Exercise aim: Show each line from the listing that includes the word "None".

>>>>>

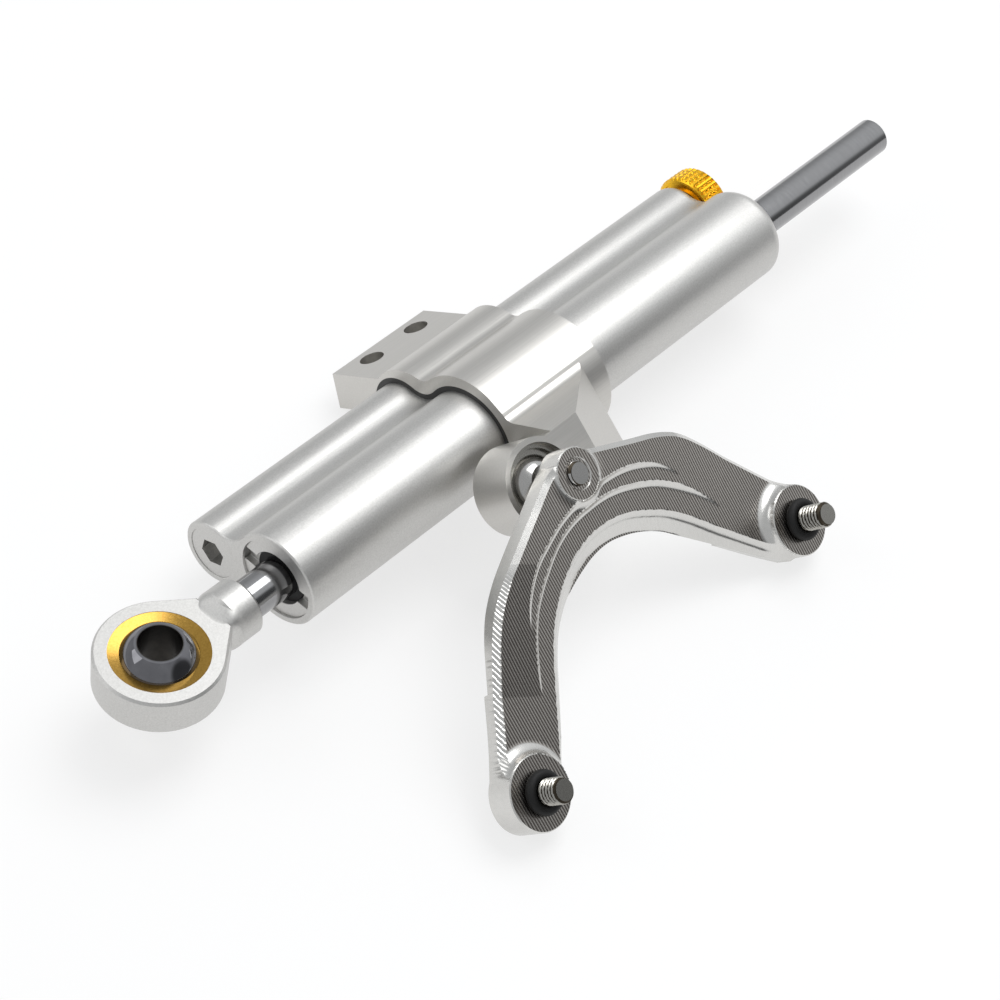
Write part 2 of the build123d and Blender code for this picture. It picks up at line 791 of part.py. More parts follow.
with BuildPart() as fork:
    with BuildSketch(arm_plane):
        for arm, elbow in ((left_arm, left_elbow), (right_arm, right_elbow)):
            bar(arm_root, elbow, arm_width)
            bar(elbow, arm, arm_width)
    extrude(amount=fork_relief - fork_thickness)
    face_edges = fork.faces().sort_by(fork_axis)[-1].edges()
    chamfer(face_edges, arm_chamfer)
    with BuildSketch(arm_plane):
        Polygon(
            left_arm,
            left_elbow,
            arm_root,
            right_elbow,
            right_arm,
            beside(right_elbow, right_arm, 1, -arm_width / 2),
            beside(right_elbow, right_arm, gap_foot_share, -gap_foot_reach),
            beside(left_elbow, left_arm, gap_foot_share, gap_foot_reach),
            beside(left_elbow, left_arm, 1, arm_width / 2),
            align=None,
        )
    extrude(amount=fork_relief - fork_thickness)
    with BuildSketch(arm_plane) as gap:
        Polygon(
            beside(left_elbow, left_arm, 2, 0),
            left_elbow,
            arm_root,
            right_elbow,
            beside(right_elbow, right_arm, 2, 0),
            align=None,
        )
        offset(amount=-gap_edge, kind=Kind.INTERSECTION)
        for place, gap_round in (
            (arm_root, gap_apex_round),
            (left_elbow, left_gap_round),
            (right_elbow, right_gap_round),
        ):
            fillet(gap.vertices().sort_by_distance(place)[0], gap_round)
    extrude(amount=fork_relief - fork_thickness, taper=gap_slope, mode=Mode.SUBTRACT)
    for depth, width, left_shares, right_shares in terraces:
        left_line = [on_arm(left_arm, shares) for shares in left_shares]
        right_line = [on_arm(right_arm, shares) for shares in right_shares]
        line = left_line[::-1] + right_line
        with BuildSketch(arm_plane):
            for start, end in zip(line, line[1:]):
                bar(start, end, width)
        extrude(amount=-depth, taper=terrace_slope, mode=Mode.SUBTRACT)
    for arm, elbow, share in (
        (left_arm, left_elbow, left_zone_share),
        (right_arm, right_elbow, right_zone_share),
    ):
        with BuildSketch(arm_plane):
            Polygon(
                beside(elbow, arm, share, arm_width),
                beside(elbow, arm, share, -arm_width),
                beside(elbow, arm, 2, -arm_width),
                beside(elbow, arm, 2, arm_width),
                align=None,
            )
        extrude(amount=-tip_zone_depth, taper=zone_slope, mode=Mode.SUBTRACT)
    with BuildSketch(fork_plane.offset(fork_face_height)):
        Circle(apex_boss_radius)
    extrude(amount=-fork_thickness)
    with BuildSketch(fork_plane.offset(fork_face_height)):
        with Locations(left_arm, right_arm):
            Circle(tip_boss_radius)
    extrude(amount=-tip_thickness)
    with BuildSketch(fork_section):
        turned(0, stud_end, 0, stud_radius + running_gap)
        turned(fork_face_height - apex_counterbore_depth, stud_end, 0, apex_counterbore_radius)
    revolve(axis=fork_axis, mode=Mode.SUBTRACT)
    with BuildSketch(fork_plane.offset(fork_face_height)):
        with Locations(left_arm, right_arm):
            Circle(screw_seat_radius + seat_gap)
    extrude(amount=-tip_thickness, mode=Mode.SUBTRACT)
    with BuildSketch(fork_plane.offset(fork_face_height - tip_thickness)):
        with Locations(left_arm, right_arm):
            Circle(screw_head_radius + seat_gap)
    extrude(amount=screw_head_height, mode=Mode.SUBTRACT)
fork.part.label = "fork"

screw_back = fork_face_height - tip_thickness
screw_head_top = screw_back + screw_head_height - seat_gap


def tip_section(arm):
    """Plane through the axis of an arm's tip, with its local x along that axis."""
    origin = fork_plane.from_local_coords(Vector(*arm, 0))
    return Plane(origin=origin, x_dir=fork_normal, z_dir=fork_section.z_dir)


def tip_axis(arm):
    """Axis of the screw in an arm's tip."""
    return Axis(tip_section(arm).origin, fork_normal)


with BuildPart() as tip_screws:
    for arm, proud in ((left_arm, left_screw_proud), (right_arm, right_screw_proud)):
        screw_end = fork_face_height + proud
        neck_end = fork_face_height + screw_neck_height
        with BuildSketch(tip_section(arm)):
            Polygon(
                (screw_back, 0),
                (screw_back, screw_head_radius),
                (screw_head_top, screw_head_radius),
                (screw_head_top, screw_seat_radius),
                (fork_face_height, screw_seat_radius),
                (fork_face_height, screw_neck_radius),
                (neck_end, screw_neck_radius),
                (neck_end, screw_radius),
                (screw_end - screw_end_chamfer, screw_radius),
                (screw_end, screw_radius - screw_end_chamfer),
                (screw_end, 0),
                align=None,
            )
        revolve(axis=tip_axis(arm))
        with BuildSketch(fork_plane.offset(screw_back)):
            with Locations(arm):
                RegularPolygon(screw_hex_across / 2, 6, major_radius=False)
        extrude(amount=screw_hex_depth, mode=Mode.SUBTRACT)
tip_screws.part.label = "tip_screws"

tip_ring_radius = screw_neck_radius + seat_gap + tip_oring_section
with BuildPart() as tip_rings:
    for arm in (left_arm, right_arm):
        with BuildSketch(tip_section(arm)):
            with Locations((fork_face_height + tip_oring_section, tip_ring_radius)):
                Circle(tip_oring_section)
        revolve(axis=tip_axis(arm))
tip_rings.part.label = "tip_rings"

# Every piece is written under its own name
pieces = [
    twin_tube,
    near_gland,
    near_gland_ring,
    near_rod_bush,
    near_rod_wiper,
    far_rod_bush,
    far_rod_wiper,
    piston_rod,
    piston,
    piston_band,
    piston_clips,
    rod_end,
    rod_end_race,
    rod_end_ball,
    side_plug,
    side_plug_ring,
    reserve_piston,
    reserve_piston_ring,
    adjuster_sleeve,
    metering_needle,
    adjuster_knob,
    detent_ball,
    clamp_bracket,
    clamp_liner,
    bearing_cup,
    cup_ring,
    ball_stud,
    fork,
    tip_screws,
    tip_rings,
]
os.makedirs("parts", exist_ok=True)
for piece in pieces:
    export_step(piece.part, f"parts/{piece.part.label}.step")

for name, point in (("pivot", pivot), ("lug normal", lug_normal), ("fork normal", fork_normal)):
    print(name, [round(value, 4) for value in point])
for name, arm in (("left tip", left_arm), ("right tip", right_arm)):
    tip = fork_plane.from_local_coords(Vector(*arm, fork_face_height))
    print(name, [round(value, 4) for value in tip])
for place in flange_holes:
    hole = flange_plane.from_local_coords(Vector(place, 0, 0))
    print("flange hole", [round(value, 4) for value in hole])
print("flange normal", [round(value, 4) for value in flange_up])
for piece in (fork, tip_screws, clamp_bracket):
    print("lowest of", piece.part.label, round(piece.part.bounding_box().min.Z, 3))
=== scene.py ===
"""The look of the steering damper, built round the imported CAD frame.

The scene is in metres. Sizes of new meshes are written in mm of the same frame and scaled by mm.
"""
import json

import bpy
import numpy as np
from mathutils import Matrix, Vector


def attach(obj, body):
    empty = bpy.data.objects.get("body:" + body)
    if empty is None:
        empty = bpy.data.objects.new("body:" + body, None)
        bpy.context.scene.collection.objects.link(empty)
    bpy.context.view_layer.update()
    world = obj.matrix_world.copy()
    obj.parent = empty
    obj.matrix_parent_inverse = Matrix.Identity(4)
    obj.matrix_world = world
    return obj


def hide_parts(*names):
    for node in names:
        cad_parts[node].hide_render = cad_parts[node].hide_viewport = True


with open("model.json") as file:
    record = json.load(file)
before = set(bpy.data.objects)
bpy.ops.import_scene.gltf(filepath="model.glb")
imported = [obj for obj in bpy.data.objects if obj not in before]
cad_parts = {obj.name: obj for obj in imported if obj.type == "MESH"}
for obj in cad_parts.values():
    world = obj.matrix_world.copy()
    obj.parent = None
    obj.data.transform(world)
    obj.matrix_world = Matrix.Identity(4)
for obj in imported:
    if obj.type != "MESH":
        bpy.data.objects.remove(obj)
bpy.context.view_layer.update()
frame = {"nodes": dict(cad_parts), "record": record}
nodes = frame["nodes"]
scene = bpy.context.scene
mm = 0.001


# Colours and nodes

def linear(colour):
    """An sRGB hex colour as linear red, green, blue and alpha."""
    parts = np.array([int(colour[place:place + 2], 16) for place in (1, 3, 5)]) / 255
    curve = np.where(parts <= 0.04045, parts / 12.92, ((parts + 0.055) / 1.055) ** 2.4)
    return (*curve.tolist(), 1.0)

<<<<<

Output:
            align=None,
            align=None,
                align=None,
                align=None,
    if empty is None:
        empty = bpy.data.objects.new("body:" + body, None)
    obj.parent = None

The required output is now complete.